What good are those tools if afterwards all rankings are messed up...

If this is part of the problem, we are assuming that index.htm without www. will be indexed shortly?
Any experiences on this or should we revert back to both www. and not?

jdMorgan

9:06 pm on Dec 23, 2007 (gmt 0)

WebmasterWorld Senior Member 10+ Year Member



First, when you find yourself in a hole, stop digging! Unless you find another real error, don't change anything. Google's timeline is weeks and months, not days; It may take some time for your page to recover. But continuing to change things during this recovery process will only make it take longer.

While you wait for things to settle down and for your page to recover, take a look through some of the older threads here on protocol, domain, page, index, and query canonicalization (There are many, try a search [webmasterworld.com]).

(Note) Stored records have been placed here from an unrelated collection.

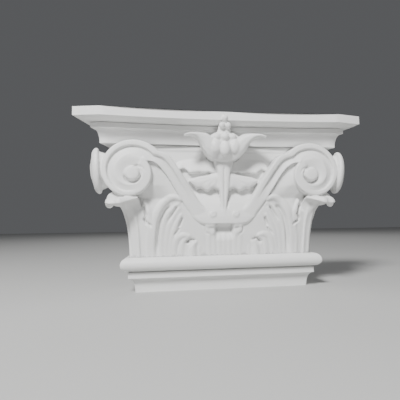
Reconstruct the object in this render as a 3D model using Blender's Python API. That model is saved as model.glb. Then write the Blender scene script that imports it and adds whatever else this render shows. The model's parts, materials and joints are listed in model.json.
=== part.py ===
"""Pilaster capital with corner scrolls, acanthus and a flower, cast in one piece with a flat back.

X runs along the wall, the front faces -Y, and the origin is the middle of the underside. Distances out
from the wall are counted from the flat back, and on_wall() turns them into Y.
The mouldings are worked out from the sizes below. The carving is drawn at a nominal size, as points
(along the wall, out from the wall, up) in millimetres, and fit() stretches it to those sizes.
"""
import math

import bmesh
import bpy
import numpy as np

# Overall sizes, in metres. The abacus stands out from the shaft below at each end and in front.
SHAFT_WIDTH = 0.197
SHAFT_DEPTH = 0.034  # from the wall to the face of the shaft
OVERHANG = 0.0620
PROJECTION = 0.030
HEIGHT = 0.1985
EASE = 0.0006  # softened edge of a moulding

# Foot: cove, fillet, groove and round stand out from the shaft's outline.
COVE_HEIGHT = 0.0159
COVE_FLARE = 0.0066
FILLET_HEIGHT = 0.0065
GROOVE_HEIGHT = 0.0016
GROOVE_SINK = 0.0035
ROUND_HEIGHT = 0.0146
ROUND_OUT = 0.0147

# Abacus: plan with a hollow front and cut corners, and its mouldings from the top down.
CORNER_CUT = 0.0275
CORNER_BACK = 0.006
SIDE_TAPER = 0.013
HOLLOW = 0.0065
FASCIA_HEIGHT = 0.0093
OVOLO_HEIGHT = 0.0033
OVOLO_BULGE = 0.0011
SLOT_HEIGHT = 0.0012
SLOT_SINK = 0.0016
BAND_HEIGHT = 0.0049
BAND_SET_BACK = 0.0132
CAVETTO_HEIGHT = 0.0158
CAVETTO_SET_BACK = 0.0205

# Bell behind the carving: how far it stands out from the shaft, low and at its lip.
BELL_SIDE_LOW = 0.0015
BELL_SIDE_TOP = 0.0130
BELL_FRONT_LOW = 0.0025
BELL_FRONT_TOP = 0.0020
BELL_SEAT = 0.009  # sunk into the foot
BELL_HEAD = 0.006  # let into the abacus
LIP_HEIGHT = 0.0060
LIP_GROOVE = 0.0012
LIP_OUT = 0.0010
LIP_SINK = 0.0025
ROUNDING = 0.22  # power of the bell's plan, squarer the smaller it is

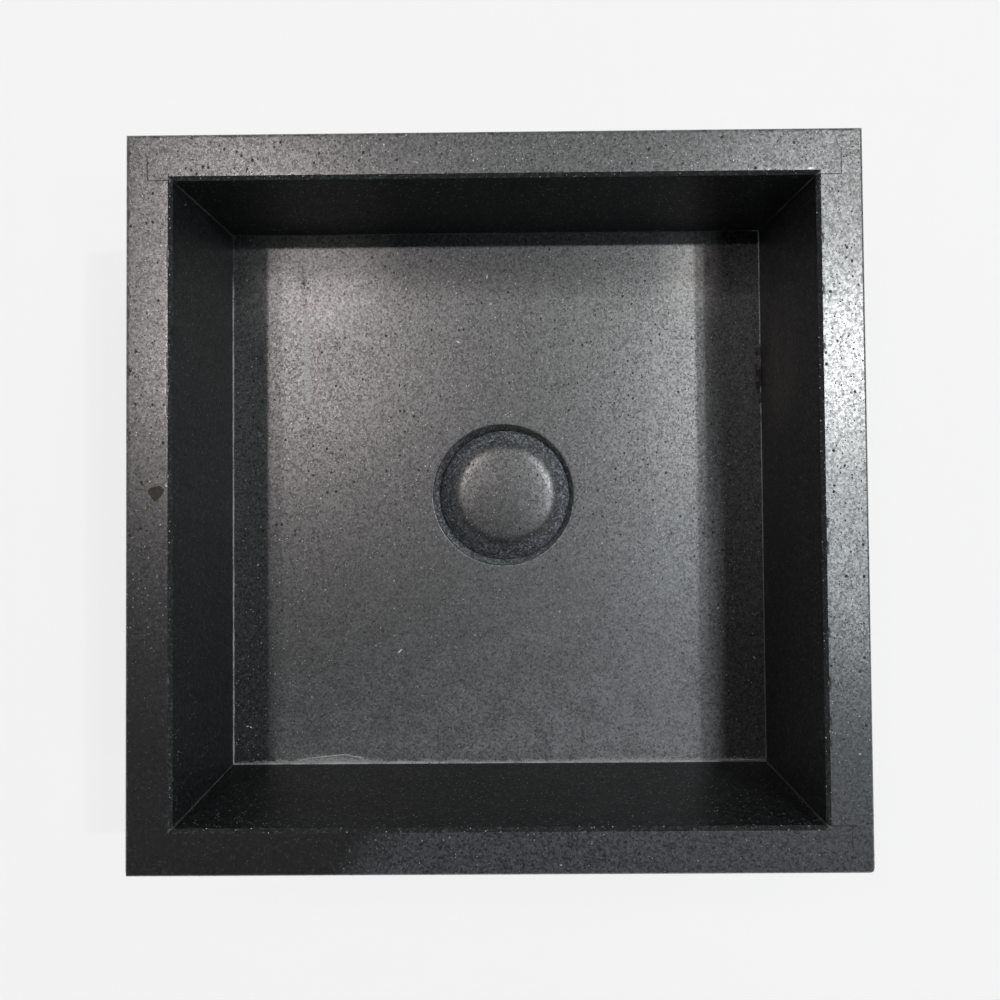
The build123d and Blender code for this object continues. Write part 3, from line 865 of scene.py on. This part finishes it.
def carve(piece, cutter):
    """Cut the cutter's shape out of a piece, with the cutter's material on the new faces."""
    piece.modifiers.clear()
    cut = piece.modifiers.new("cut", "BOOLEAN")
    cut.operation = "DIFFERENCE"
    cut.solver = "EXACT"
    cut.material_mode = "TRANSFER"
    cut.object = cutter
    bpy.context.view_layer.update()
    evaluated = piece.evaluated_get(bpy.context.evaluated_depsgraph_get())
    mesh = bpy.data.meshes.new_from_object(evaluated)
    piece.modifiers.clear()
    piece.data = mesh
    bpy.data.objects.remove(cutter)
    even_shading(piece)


carve(left_slab, chip_cutter())

# The rounding of the recess's mouth, its unevenness and how deep cleaning has worn it in places
MOUTH_ROUND = 0.42 * MM
MOUTH_WAVE = 0.10 * MM
MOUTH_BITE = 0.55 * MM


def square_ring(half, height, angles):
    """Points where rays from the drain's axis at these angles meet a square about the origin."""
    points = []
    for angle in angles:
        dx, dy = math.cos(angle), math.sin(angle)
        reach_x = (math.copysign(half, dx) - DRAIN_X) / dx if abs(dx) > 1e-9 else 1e9
        reach_y = (math.copysign(half, dy) - DRAIN_Y) / dy if abs(dy) > 1e-9 else 1e9
        reach = min(reach_x, reach_y)
        points.append((DRAIN_X + reach * dx, DRAIN_Y + reach * dy, height))
    return points


def floor_slab_piece():
    """Bottom slab, whose recess mouth is rounded and worn by cleaning."""
    half = slab_high.x
    sides = (half, -half)
    corners = [math.atan2(y - DRAIN_Y, x - DRAIN_X) for x in sides for y in sides]
    angles = sorted(round_angles(FLOOR_POINTS) + [corner % (2 * math.pi) for corner in corners])
    slope = (RECESS_MOUTH_R - RECESS_FLOOR_R) / (FLOOR_Z - RECESS_FLOOR_Z)
    profile = [
        (RECESS_MOUTH_R + 6 * MM, FLOOR_Z),
        (RECESS_MOUTH_R + 2 * MM, FLOOR_Z),
        (RECESS_MOUTH_R, FLOOR_Z, 1),
        (RECESS_MOUTH_R - 1.2 * MM * slope, FLOOR_Z - 1.2 * MM),
        ((RECESS_MOUTH_R + RECESS_FLOOR_R) / 2, (FLOOR_Z + RECESS_FLOOR_Z) / 2),
        (RECESS_FLOOR_R, RECESS_FLOOR_Z, 1.6),
        (DRAIN_HOLE_R + 2 * MM, RECESS_FLOOR_Z),
        (DRAIN_HOLE_R, RECESS_FLOOR_Z, 0.6),
        (DRAIN_HOLE_R, POCKET_Z, 0.6),
        (POCKET_R - 2 * MM, POCKET_Z),
        (POCKET_R, POCKET_Z, 0.6),
        (POCKET_R, 0.0, 0.6),
        (POCKET_R + 3 * MM, 0.0),
    ]

    def worn_mouth(r):
        """Radius by angle of a ring at the mouth."""

        def radius(angle):
            place = (r * math.cos(angle), r * math.sin(angle), 0)
            bite = max(0.0, rough_noise(place, 420, 4) - 0.25)
            return r + MOUTH_WAVE * rough_noise(place, 1100, 2) + MOUTH_BITE * bite

        return radius

    rings = []
    for r, z in rounded(profile, MOUTH_ROUND, steps=4):
        near_mouth = abs(r - RECESS_MOUTH_R) < 0.9 * MM and z > FLOOR_Z - 1.0 * MM
        rings.append(circle(worn_mouth(r) if near_mouth else r, z, angles))
    edge = 0.3 * MM
    outline = [(half - edge, 0.0), (half, edge), (half, FLOOR_Z), (INNER + 1 * MM, FLOOR_Z), (0.100, FLOOR_Z)]
    rings += [square_ring(reach, height, angles) for reach, height in outline]
    skin_piece("floor_slab_stone", rings, floor_stone, "stone_floor", ["floor_slab"], 30.0, loop=True)


floor_slab_piece()


# Steps of the cap's profile, and how far its surface waves over long and short stretches
SHOULDER_STEPS = 16
CROWN_STEPS = 12
CAP_WAVE = 0.05 * MM
CAP_GRAIN = 0.03 * MM


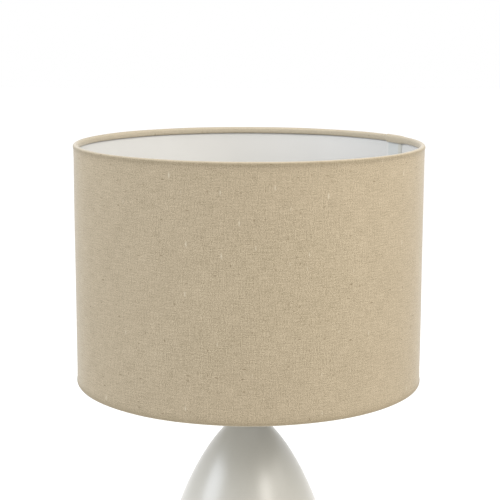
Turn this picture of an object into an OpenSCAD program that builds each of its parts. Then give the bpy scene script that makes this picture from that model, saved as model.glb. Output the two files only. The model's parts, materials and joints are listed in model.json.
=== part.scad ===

Also, consider the usefulness of having your home page called "/index.html", rather than the shorter and more-prevalent "/" (Question: Does google link to "www.google.com/index.html" or just "www.google.com/"?).

Also take the time to check normal and error responses from your server by using a server headers checker such as the "Live HTTP Headers" add-on for Firefox and Mozilla browsers, or one of the similar Web-based header checkers (Note that some of these latter do not display full headers, and in some cases omit intermediate redirects, so test carefully before trusting them).

A proper solution for 404-Not Found and 410-Gone conditions is to provide error pages which acknowledge the specific error (404=We goofed or you found a bad link on the Web, 410=We removed this page intentionally). On the error page, include text links to your home page, site map, and search facility as applicable. You may also include a meta-refresh in that page's HEAD section to forward the client to your home page, but I'd strongly suggest making the timer value long enough for the visitor to actually read and fully-consider the error message; A short meta-refresh is treated as a redirect by some search engines.

Jim

shashlik

12:58 am on Dec 24, 2007 (gmt 0)

10+ Year Member



Thank you Jim; it will be really hard to keep our hands off, as our whole business and employees depend on this listing (and it is Christmas Peak Season here right now). Of course very good advice.

ecmedia

4:29 pm on Dec 24, 2007 (gmt 0)

10+ Year Member



I once changed the robots.txt file and by mistake blocked all search engines including G. Within days the number of pages started to go down and ranking disappeared and then I realized what I did. However, once I corrected the mistake, G returned and reindexed all pages and rankings also returned. So just be patient.

shashlik

1:18 am on Dec 25, 2007 (gmt 0)

10+ Year Member



main problem is (like always with Google) that we actually do not really know what triggered this, we are only guessing. Google Webmaster Tols shows our website as totally without problems, there are no warnings or other problems mentioned.

so there is neither a way of fixing it nor can we be sure that anything will improve and as one poster mentioned, Google works in weeks or months.

this feeling of total helplessness is the worst.